Three Types Stand Out
During this same era, Ferdinand Porsche produced an electric vehicle before he designed history’s first hybrid car. At the 1900 Paris Exposition, he introduced his so-called Lohner-Porsche, which weighed a staggering 1.2 tons and featured both electric wheel-hub drive and an internal combustion engine. The wheat was just separating from the chaff at this point. The cars of the future were expected to be powered either by steam, gasoline or electricity. In 1897, Adolph Klose, President of the Central European Motorcar Association, was convinced of this. “The first category [steam] is likely to come into consideration mainly for cars on rails and for heavy road vehicles, while petroleum-fueled motor vehicles will circulate through large swaths of the country, and the smooth asphalt surfaces of large cities will be enlivened by cars powered with onboard electricity.” His prediction was not all that daring. What he described was already a reality in the United States, at least. In 1900, 1,688 steam-powered cars were produced there, along with 1,575 electric cars and 929 gasoline-fueled vehicles. They roughly split the market among them.

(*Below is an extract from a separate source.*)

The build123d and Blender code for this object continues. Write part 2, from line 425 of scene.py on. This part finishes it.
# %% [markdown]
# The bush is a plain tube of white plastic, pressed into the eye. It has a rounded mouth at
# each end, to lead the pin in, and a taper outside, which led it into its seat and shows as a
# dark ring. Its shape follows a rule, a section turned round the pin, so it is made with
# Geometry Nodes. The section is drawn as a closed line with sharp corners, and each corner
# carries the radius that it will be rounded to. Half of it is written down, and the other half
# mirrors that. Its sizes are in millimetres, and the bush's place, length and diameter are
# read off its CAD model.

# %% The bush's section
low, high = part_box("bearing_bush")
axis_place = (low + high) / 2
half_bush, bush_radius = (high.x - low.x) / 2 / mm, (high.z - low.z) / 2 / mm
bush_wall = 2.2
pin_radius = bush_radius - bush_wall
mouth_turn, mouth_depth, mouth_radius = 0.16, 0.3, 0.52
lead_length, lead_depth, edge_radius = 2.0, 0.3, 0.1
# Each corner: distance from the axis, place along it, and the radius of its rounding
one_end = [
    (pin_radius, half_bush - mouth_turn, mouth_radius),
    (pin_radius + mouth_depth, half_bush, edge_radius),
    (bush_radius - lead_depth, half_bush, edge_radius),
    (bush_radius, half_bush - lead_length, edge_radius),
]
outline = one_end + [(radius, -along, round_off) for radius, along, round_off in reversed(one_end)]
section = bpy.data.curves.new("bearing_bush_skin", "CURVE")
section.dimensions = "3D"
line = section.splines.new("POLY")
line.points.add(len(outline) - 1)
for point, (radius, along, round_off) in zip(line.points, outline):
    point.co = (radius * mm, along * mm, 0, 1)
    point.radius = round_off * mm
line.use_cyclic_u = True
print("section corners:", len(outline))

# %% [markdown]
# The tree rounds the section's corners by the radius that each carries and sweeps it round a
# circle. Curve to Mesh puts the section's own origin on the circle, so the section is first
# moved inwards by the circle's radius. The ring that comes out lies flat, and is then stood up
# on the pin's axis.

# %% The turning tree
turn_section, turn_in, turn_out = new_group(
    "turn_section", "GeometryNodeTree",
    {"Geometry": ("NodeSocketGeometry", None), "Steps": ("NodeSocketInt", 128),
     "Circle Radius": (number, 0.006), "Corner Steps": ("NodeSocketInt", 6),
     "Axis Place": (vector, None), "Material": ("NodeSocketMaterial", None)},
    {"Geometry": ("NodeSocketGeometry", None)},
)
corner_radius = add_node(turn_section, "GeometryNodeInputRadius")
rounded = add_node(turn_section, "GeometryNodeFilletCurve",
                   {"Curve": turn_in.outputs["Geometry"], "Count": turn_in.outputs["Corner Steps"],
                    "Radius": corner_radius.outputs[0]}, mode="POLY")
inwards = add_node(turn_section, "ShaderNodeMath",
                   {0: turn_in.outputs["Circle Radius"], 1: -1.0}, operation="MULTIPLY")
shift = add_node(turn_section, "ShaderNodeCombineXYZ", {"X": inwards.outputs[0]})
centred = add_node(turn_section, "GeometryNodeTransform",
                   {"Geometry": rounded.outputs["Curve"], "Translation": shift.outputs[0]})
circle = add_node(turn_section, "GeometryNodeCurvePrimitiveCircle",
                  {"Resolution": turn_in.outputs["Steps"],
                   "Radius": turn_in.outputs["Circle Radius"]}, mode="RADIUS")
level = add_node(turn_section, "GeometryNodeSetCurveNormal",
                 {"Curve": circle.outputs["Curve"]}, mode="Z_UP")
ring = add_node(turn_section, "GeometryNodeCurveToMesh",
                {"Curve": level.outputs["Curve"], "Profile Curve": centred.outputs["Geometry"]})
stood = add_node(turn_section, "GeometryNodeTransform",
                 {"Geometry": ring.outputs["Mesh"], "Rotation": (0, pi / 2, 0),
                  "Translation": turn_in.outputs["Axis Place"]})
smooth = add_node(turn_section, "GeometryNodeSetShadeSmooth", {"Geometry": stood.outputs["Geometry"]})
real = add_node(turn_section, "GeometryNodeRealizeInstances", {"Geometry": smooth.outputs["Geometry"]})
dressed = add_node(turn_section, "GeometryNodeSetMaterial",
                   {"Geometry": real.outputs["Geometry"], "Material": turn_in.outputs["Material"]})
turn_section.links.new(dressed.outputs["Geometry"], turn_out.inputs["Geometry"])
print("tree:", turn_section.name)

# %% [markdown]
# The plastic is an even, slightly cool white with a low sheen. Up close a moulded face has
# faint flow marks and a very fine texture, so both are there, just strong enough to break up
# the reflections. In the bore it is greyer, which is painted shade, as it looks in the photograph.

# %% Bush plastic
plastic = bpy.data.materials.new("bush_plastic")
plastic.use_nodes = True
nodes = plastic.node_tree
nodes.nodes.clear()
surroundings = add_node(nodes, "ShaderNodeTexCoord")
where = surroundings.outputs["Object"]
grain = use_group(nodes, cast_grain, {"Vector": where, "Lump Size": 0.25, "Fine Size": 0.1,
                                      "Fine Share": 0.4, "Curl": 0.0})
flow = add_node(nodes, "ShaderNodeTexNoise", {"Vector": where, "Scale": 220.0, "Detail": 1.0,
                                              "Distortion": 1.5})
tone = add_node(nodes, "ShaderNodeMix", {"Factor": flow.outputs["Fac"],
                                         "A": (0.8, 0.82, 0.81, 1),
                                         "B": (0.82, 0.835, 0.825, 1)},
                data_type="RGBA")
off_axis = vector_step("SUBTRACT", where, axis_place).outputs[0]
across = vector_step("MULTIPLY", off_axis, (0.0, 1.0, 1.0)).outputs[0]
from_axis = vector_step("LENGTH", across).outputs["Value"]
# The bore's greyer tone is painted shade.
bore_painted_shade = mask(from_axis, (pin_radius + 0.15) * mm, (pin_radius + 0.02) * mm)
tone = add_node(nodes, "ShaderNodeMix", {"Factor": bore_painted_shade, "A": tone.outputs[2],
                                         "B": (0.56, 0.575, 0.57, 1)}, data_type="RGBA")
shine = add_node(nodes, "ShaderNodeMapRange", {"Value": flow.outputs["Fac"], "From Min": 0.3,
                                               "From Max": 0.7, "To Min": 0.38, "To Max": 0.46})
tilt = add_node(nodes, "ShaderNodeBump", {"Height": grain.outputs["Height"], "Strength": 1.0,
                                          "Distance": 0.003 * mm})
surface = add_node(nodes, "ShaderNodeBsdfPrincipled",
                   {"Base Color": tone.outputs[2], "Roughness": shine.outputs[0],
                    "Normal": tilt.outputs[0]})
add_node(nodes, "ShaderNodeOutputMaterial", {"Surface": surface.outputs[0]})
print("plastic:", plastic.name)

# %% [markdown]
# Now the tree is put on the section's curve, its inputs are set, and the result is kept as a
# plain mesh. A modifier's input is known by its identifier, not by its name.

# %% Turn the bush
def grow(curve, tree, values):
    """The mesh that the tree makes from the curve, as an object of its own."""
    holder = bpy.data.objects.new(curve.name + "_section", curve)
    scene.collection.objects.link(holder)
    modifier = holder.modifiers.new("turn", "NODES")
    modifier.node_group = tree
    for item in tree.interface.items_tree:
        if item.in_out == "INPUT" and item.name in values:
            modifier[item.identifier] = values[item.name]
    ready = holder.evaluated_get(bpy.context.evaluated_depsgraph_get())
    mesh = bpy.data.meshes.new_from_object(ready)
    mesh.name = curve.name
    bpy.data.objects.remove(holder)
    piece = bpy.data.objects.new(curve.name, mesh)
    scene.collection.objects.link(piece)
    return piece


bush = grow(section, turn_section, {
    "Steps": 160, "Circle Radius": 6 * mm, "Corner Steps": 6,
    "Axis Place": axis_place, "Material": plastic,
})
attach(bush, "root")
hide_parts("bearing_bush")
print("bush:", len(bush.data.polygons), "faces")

City Cars with Electric Power
The electric drive was concentrated in the cities. The vast majority of New York taxis used it. The same was true for its many buses. As the electrification of cities progressed, the opportunities to charge batteries expanded. Electric cars even found favor with women. They ran smoothly and quietly, and were clean. The steam- and gasoline-powered cars were another story. They were dirty and hard to steer. They were also difficult to start. Steam power required long warm-up periods to reach the proper driving temperature, and gasoline engines had to be cranked by hand.

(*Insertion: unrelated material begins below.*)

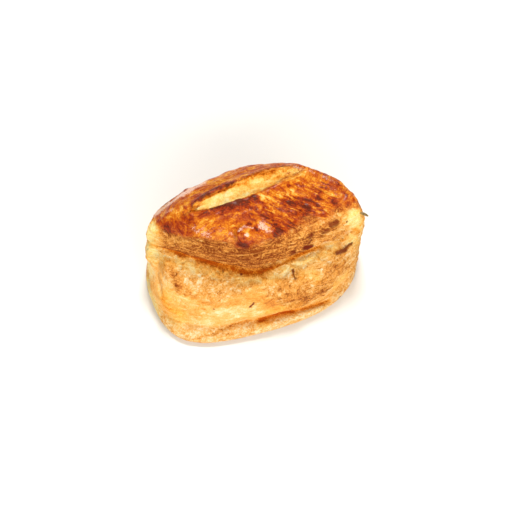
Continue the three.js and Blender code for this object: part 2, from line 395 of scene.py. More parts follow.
fan_across = points[:, 1] * math.cos(FAN_TURN) - points[:, 0] * math.sin(FAN_TURN)
fan = smoothstep(*FAN_ALONG, along) * smoothstep(*FAN_ACROSS, across + FAN_SLANT * along)
fan *= 1 - FAN_FADED * smoothstep(*FAN_FADING, points[:, 0])


def grain_places(level):
    """Places squeezed along the grain, for a noise whose bumps are long that way."""
    return np.stack([points[:, 0] * GRAIN_SQUEEZE, points[:, 1] * GRAIN_SQUEEZE, level], axis=1)


print("share of the fan:", round(float(fan.mean()), 2))

# %% [markdown]
# The wall has two grains too. Above the layer that tore across the front it is rough and
# wrinkled. Below that layer, at the left, the dough wasn't stretched and stayed smoother.

# %% Torn and smooth dough
TORN_LAYER = [(177, 289), (191, 292), (204, 299), (221, 302), (238, 295), (258, 286)]
TORN_LAYER_ENDS = (12.0, 0.0, 8.0)  # mm, right of the middle
TORN_SOFT = 1.5  # mm either side
SMOOTH_DOUGH = 0.55  # how rough smooth dough is
TORN_DOUGH = 0.45  # how much rougher torn dough is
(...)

Internal Combustion Engines Prevail
The fact that electric mobility was left behind is in part due to the invention of the electric starter, which greatly simplified the ignition process for combustion engines. Their range meanwhile continued to be unmatched. Political decisions did the rest. In the German Empire in 1906, the military was making decisions on truck subsidies. It decided to focus on long-range internal combustion engines, equipped with uniform pedal arrangements and gear shifting so drivers would not have to continually adjust to different controls. Numerous breweries bought trucks suited to their operations. Meanwhile, the price for gasoline-powered vehicles declined with the mass production of the Ford Model T, even as the emerging oil boom in Texas cut the cost of fuel. Gasoline became available on a mass scale. Filling stations popped up like mushrooms. Electric powertrains lagged behind. Then they fell into a long slumber, from which they have only awakened in the 21st century. This is shown by the actions of automakers, which have now put electric mobility on their agendas almost without exception.